_WRITTEN INSTRUCTION:_
Locate the line that contains "module rack_leg_left() rack_leg(-1);" and the line that contains "obj.data.transform(world)". Copy both of them exactly, together with every line between them, and no others.

_DATASET ENTRIES:_
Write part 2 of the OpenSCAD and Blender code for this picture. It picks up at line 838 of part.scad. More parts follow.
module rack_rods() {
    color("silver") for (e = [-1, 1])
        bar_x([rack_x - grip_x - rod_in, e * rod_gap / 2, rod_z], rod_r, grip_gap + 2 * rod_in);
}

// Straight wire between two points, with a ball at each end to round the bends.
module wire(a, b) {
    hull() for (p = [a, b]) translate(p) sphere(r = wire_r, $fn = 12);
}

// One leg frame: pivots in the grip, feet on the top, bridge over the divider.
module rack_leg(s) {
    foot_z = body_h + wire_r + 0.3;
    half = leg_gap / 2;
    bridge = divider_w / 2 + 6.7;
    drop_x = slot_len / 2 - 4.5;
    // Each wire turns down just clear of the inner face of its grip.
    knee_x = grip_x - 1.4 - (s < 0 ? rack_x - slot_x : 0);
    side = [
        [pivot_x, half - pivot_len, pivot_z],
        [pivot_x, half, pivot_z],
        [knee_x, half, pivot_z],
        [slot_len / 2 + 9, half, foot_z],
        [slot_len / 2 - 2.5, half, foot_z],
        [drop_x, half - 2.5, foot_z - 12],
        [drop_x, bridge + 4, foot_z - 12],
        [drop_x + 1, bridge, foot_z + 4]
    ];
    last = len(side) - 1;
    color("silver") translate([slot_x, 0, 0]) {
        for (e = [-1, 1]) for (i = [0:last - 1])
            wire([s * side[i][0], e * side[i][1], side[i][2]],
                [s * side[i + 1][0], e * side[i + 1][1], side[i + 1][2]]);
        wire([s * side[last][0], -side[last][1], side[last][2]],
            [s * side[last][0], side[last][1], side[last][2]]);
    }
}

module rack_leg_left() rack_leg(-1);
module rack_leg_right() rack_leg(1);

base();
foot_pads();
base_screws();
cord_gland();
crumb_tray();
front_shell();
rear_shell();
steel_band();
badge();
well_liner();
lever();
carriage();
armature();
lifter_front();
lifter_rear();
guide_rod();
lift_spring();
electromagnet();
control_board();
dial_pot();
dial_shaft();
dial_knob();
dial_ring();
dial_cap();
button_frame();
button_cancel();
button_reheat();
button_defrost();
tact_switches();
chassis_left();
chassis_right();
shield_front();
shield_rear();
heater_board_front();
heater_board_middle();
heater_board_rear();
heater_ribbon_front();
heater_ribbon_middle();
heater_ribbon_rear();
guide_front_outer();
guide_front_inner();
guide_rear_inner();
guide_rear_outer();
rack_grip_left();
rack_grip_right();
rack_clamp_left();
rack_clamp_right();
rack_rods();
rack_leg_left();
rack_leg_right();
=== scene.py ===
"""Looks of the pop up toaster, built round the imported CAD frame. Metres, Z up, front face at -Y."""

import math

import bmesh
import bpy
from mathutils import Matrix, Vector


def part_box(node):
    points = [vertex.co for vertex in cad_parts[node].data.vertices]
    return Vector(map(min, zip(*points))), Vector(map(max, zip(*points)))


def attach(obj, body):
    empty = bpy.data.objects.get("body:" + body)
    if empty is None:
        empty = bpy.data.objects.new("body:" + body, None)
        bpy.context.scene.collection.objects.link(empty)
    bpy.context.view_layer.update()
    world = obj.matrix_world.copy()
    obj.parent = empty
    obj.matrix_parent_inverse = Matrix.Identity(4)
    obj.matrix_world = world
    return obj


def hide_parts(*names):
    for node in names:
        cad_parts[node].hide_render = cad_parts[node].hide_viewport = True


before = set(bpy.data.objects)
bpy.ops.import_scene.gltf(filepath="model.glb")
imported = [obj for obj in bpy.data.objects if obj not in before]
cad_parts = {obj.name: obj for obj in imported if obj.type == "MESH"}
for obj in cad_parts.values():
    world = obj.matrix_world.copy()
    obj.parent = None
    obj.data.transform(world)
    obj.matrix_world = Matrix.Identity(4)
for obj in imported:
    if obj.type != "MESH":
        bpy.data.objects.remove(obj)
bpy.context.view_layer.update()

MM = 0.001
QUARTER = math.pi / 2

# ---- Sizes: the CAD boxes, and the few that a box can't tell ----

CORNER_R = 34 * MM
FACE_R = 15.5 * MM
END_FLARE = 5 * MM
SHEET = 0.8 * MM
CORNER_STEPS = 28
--
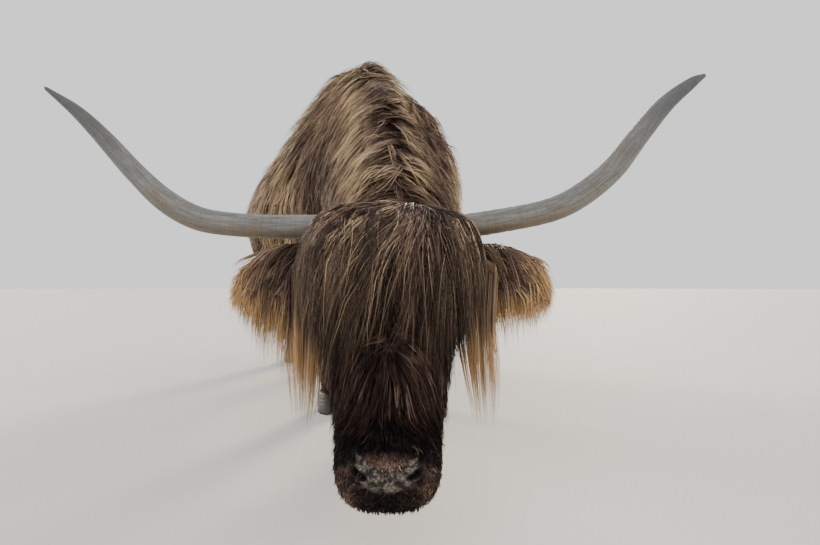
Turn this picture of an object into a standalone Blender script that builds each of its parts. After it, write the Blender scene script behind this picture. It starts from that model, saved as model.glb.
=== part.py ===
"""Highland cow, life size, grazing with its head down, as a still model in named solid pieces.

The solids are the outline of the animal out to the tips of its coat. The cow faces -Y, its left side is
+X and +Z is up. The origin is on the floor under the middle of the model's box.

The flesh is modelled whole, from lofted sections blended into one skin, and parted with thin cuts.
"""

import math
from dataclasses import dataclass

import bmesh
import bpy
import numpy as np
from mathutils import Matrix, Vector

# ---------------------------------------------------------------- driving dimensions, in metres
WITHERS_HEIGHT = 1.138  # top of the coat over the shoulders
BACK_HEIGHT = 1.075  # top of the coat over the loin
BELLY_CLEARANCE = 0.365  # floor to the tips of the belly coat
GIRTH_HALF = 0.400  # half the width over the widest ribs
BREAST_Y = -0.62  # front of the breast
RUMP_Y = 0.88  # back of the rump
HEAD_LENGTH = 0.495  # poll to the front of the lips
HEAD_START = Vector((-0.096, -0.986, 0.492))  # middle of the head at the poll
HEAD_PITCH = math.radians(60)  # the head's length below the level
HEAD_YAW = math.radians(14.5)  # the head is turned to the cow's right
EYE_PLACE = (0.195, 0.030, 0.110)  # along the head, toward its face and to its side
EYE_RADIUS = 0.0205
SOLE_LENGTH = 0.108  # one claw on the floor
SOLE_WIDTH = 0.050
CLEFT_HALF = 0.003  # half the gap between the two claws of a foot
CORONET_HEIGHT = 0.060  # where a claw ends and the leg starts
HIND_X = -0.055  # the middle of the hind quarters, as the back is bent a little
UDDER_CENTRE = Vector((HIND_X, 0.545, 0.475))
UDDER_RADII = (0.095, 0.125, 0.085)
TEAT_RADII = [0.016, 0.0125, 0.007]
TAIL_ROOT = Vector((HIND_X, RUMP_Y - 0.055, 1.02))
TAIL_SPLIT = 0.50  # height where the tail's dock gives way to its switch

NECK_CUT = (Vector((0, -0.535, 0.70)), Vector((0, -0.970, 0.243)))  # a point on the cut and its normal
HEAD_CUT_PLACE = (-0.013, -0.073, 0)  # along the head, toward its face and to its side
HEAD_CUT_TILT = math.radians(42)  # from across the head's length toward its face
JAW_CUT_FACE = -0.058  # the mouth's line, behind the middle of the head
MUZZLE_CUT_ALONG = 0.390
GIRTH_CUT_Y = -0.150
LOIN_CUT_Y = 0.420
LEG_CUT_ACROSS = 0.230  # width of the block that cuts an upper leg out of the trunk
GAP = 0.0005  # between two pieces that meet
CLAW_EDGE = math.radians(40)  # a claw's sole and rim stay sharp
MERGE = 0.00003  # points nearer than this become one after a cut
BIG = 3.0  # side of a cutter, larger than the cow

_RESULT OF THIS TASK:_
module rack_leg_left() rack_leg(-1);
module rack_leg_right() rack_leg(1);

base();
foot_pads();
base_screws();
cord_gland();
crumb_tray();
front_shell();
rear_shell();
steel_band();
badge();
well_liner();
lever();
carriage();
armature();
lifter_front();
lifter_rear();
guide_rod();
lift_spring();
electromagnet();
control_board();
dial_pot();
dial_shaft();
dial_knob();
dial_ring();
dial_cap();
button_frame();
button_cancel();
button_reheat();
button_defrost();
tact_switches();
chassis_left();
chassis_right();
shield_front();
shield_rear();
heater_board_front();
heater_board_middle();
heater_board_rear();
heater_ribbon_front();
heater_ribbon_middle();
heater_ribbon_rear();
guide_front_outer();
guide_front_inner();
guide_rear_inner();
guide_rear_outer();
rack_grip_left();
rack_grip_right();
rack_clamp_left();
rack_clamp_right();
rack_rods();
rack_leg_left();
rack_leg_right();
=== scene.py ===
"""Looks of the pop up toaster, built round the imported CAD frame. Metres, Z up, front face at -Y."""

import math

import bmesh
import bpy
from mathutils import Matrix, Vector


def part_box(node):
    points = [vertex.co for vertex in cad_parts[node].data.vertices]
    return Vector(map(min, zip(*points))), Vector(map(max, zip(*points)))


def attach(obj, body):
    empty = bpy.data.objects.get("body:" + body)
    if empty is None:
        empty = bpy.data.objects.new("body:" + body, None)
        bpy.context.scene.collection.objects.link(empty)
    bpy.context.view_layer.update()
    world = obj.matrix_world.copy()
    obj.parent = empty
    obj.matrix_parent_inverse = Matrix.Identity(4)
    obj.matrix_world = world
    return obj


def hide_parts(*names):
    for node in names:
        cad_parts[node].hide_render = cad_parts[node].hide_viewport = True


before = set(bpy.data.objects)
bpy.ops.import_scene.gltf(filepath="model.glb")
imported = [obj for obj in bpy.data.objects if obj not in before]
cad_parts = {obj.name: obj for obj in imported if obj.type == "MESH"}
for obj in cad_parts.values():
    world = obj.matrix_world.copy()
    obj.parent = None
    obj.data.transform(world)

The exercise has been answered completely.